● Exercise: Reproduce, exactly and in full, only the lines below from the one containing "RIVET_X.forEach((x, i) =>" through the one containing "obj.parent = empty".

(Object modeling scripts)
- - - - - - -

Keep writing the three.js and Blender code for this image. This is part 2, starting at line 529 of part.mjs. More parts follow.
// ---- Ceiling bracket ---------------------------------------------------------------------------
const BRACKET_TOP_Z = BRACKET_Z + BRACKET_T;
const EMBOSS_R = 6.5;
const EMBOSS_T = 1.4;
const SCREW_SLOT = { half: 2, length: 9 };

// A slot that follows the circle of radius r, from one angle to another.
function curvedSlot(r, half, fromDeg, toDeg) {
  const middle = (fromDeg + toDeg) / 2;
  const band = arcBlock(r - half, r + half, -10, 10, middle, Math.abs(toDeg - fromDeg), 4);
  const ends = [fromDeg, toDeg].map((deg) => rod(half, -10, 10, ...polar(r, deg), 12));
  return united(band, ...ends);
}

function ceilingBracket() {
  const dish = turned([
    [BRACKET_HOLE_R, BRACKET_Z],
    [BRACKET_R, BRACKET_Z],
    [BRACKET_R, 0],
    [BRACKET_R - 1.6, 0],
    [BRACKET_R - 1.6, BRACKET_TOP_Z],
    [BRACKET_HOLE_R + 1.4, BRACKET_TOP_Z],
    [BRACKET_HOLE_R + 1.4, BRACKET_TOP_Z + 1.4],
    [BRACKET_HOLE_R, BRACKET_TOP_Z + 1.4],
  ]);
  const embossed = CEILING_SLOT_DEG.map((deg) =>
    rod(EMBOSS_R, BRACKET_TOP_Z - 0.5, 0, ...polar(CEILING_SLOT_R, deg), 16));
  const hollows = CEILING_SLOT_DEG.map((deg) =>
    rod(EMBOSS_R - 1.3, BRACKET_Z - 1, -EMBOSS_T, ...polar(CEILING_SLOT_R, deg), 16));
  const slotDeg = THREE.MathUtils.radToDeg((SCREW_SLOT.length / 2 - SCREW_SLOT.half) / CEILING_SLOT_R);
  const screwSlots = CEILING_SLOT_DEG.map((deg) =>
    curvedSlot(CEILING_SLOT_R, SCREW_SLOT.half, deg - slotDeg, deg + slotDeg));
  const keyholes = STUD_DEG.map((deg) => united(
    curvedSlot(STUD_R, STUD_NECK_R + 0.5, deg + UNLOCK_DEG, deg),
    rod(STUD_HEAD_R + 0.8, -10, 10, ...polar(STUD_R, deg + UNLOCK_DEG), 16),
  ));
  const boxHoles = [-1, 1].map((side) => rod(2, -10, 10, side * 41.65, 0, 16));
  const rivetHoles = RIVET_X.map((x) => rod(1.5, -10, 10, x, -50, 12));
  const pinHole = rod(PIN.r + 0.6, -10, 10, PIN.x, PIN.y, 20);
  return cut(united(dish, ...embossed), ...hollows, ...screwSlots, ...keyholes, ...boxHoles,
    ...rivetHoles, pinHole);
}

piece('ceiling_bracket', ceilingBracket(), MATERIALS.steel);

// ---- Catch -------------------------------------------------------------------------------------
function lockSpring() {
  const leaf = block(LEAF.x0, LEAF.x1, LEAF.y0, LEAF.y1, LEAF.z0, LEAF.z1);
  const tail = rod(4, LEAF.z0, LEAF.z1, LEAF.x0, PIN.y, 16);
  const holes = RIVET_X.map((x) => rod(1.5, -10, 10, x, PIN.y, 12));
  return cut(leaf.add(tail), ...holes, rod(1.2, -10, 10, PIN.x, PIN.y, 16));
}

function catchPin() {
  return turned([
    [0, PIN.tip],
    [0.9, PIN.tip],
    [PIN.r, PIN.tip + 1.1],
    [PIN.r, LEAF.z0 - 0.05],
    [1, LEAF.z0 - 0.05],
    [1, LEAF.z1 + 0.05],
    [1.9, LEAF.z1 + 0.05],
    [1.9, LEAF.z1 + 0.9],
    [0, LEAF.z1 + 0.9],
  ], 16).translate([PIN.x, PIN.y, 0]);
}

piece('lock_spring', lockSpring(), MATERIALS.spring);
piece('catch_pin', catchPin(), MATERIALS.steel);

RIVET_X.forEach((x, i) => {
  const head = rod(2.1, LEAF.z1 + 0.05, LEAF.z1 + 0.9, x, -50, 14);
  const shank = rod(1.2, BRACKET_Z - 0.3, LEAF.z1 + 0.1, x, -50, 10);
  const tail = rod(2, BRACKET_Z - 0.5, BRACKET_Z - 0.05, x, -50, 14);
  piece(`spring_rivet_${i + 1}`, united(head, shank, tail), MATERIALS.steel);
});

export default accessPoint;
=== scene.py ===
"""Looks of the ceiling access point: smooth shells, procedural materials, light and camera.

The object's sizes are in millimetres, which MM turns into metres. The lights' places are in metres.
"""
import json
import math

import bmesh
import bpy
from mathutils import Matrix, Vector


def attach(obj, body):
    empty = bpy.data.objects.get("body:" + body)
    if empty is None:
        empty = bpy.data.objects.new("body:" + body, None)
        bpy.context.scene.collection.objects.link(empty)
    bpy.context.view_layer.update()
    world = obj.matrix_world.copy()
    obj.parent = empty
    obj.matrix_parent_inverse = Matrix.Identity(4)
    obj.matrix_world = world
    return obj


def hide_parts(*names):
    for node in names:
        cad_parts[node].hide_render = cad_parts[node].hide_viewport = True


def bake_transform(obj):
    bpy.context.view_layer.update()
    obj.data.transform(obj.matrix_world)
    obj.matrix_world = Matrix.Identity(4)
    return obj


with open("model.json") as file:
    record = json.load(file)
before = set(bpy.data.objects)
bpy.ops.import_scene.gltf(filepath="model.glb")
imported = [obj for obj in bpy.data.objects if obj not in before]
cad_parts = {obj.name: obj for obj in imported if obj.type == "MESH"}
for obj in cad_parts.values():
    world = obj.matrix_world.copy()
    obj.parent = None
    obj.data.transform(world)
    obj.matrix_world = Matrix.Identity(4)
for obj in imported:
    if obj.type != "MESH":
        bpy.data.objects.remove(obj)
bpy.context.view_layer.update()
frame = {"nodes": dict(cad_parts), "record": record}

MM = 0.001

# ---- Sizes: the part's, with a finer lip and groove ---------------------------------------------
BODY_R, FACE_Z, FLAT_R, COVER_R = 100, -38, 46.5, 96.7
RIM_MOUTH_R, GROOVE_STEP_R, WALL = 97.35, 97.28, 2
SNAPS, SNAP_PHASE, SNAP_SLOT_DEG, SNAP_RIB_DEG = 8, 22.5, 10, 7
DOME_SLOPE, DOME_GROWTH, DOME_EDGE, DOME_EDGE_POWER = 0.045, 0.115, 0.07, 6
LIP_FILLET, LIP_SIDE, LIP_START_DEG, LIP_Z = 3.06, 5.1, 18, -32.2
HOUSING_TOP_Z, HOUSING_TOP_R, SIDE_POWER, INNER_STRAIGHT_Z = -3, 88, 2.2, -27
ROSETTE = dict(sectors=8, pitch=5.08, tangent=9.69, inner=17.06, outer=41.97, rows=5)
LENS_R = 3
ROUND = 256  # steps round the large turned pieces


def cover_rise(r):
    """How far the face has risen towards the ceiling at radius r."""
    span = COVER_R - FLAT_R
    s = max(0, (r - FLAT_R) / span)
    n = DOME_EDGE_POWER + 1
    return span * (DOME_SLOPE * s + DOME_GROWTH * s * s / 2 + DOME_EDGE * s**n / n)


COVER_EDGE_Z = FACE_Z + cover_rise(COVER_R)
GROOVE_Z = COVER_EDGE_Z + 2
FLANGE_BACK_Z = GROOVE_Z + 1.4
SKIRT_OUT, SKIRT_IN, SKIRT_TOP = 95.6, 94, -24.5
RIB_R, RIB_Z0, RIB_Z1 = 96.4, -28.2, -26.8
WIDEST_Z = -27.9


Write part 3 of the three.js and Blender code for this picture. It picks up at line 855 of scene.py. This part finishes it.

- - - - - - -

● Solution below:
RIVET_X.forEach((x, i) => {
  const head = rod(2.1, LEAF.z1 + 0.05, LEAF.z1 + 0.9, x, -50, 14);
  const shank = rod(1.2, BRACKET_Z - 0.3, LEAF.z1 + 0.1, x, -50, 10);
  const tail = rod(2, BRACKET_Z - 0.5, BRACKET_Z - 0.05, x, -50, 14);
  piece(`spring_rivet_${i + 1}`, united(head, shank, tail), MATERIALS.steel);
});

export default accessPoint;
=== scene.py ===
"""Looks of the ceiling access point: smooth shells, procedural materials, light and camera.

The object's sizes are in millimetres, which MM turns into metres. The lights' places are in metres.
"""
import json
import math

import bmesh
import bpy
from mathutils import Matrix, Vector


def attach(obj, body):
    empty = bpy.data.objects.get("body:" + body)
    if empty is None:
        empty = bpy.data.objects.new("body:" + body, None)
        bpy.context.scene.collection.objects.link(empty)
    bpy.context.view_layer.update()
    world = obj.matrix_world.copy()
    obj.parent = empty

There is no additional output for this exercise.